Thrive Natural Care’s Regenerative Beauty Products

We’ve written about regenerative farming here at mindbodygreen before, but for those unacquainted with the concept, regenerative agriculture is a holistic, sustainable approach to farming that aims to restore the nutrient content of the soil during the farming process—as well as sustaining the world around it with conservation and rehabilitation measures. 

Large-scale commercial farming is characterized by large monocrop fields, over-tilling, and the use of pesticides, herbicides, and synthetic fertilizer. These efforts deplete the soil, resulting in eroded land, a significantly depleted planet biome, and reduced quality of output. This has a severe environmental impact on a broad scale. 

One very important part of that ecosystem is the microorganisms in the soil (or as we call it, the planet’s microbiome). As our sustainability editor Emma Loewe writes, “teeny-tiny microorganisms that support plant growth and clean up the environment in the process. There are more organisms in a handful of soil than humans who have ever lived, and they all help sequester carbon from the atmosphere and trap it in the ground.” By reducing their diversity, we risk losing this benefit.

In fact, a report by the Rodale Institute, an organic agriculture research nonprofit, suggests that if all our land capable of being farmed or ranched was managed with soil health in mind, it could trap all the annual CO2 emissions produced by humans and then some. The situation becomes more dire when you consider the research on the opposite end of the spectrum: Previous studies have found that if we don’t make this transition, most of the world’s topsoil will be depleted within the next 60 years.

Hence, the urgent need for regenerative farming. 

According to skin care brand Thrive Natural Care‘s CEO and co-founder Alex McIntosh, their core mission is to identify areas of land erosion due to mainstream agriculture, use regenerative practices to revive it, and create better skin care products in the process. McIntosh shares with me that the guiding ethos of his life and the brand is to “leave it better than you found it,” which is a very succinct way to describe regenerative agriculture. 

But I think it’s something better understood when visualized. While in Costa Rica, Mario Garcia Quesada, founding director of regenerative operations at Thrive, walked us through this in action. Garcia Quesada is a field botanist who’s been at the brand for about 10 years and manages their regenerative supply chain by working with the farmers, molding best practices, and helping identify new locations. The Costa Rican soil and farmland are something he knows like the back of his hand.

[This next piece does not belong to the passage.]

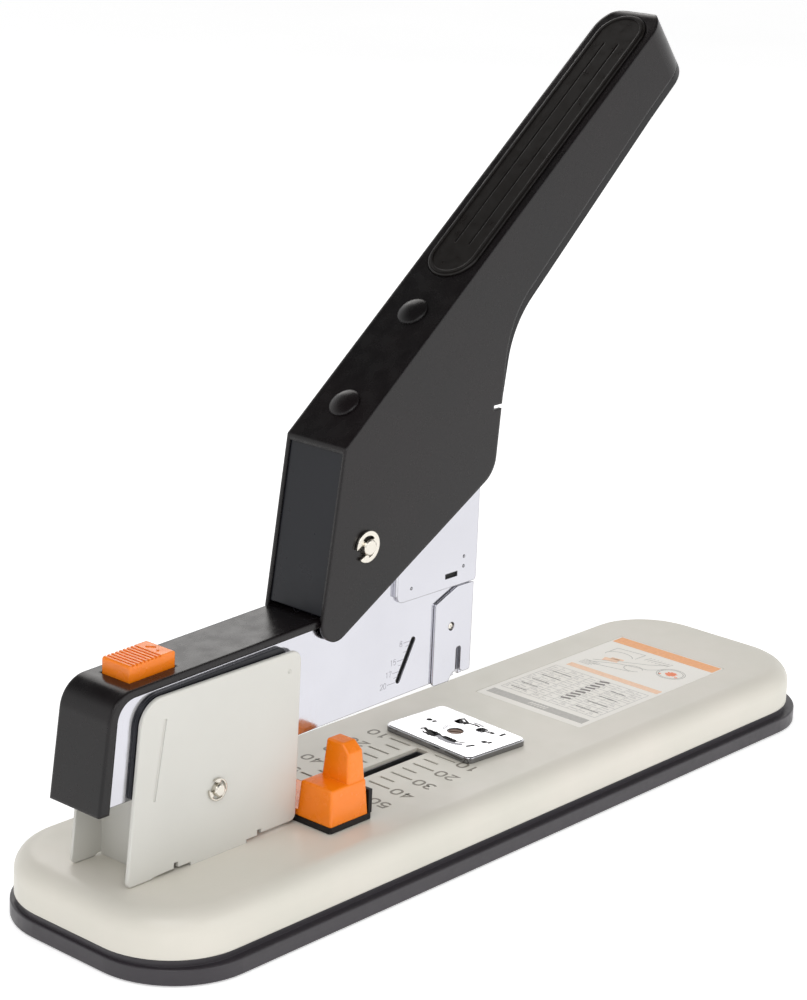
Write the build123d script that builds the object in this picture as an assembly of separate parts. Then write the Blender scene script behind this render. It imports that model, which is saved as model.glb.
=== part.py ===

He showed us a cooperative farm in Coopecuna in Limón, one of Thrive’s partnership farms that grows juanilama, a native botanical that they use in a variety of their products, among other crops. It’s a women-led co-op, with members coming from nearby communities. The farm has a “nursery” section where they nurture younger plants and experiment with new growing methods, as well as a nearby field where much of the actual crop is grown. On our downpour-soaked trip—it is a rain forest after all—we walked through the lush nursery. 

Alongside McIntosh, Garcia Quesada walked us through the bustling ecosystem, full of frogs, insects, and other living organisms (ourselves included). The ground was full of foliage and shells of harvested plants. The sky was shielded by towering trees, providing shade from the midday sun, as well as nutrients when the leaves fell to feed the topsoil. Below us, roots carried nutrients, precious carbon, and communication between the diverse collection of botanicals.

This system is mimicked in the larger crop field next door, where the farmers are able to tend to and harvest the juanilama plant year-round—even in the dry season. They recreate the elements of a rain forest’s most optimal environment, like utilizing cover crops, leaving the dying leaves so their remains can pump nutrients back into the soil, and using compatible plants as a “living fence” surrounding the crop for botanical variety. In comparison to the derelict commercial farms, there’s an ecosystem here. And with the environmental community, the juanilama plant flourishes. 

Once collected, the plant goes into the co-op’s own distillation machine, where it becomes an essential oil. Here, they turn a raw material into liquid gold—while the farm can make money from the raw botanicals themselves, by being able to turn it into a more valuable asset, like an oil or extract, they increase their profit. The land’s resource isn’t just excavated by an outside company, it’s celebrated by the community that grows it. 

When I asked the group what their favorite essential oil was, the co-op’s president smiled, laughed, and spoke to Garcia Quesada (who was translating). The rest of the co-op members laughed with him as they heard his answer. “That’s like asking who is my favorite child,” Garcia Quesada translated for me.